One of the more strained justifications in the majority opinion mirrors arguments once used to deny rights to same-sex and interracial couples: that the law does not discriminate against transgender people, but instead bars both cisgender and transgender people from receiving medication to treat gender dysphoria. It's a tortured rationale—functionally absurd given that transgender people will need the medical treatment for gender dysphoria, not cisgender people.

Sotomayor compares this rationale to that used in Loving v. Virginia, a ruling which struck down laws against interracial marriage:

“But nearly every discriminatory law is susceptible to a similarly race- or sex-neutral characterization. A prohibition on interracial marriage, for example, allows no person to marry someone outside of her race, while allowing persons of any race to marry within their race….

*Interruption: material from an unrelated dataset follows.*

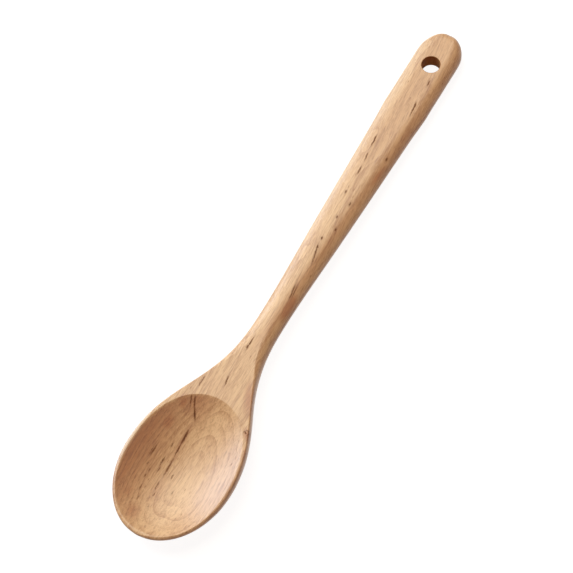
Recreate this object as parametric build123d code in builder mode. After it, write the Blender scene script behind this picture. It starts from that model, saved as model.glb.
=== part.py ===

In a passage that sounds hauntingly familiar to readers of Tennessee’s brief, Virginia argued in Loving that, should this Court intervene, it would find itself in a “bog of conflicting scientific opinion upon the effects of interracial marriage, and the desirability of preventing such alliances, from the physical, biological, genetic, anthropological, cultural, psychological, and sociological point of view.” … “In such a situation,” Virginia continued, “it is the exclusive province of the Legislature of each State to make the determination for its citizens as to the desirability of a policy of permitting or preventing such [interracial] alliances—a province which the judiciary may not constitutionally invade.” Id., at 7–8.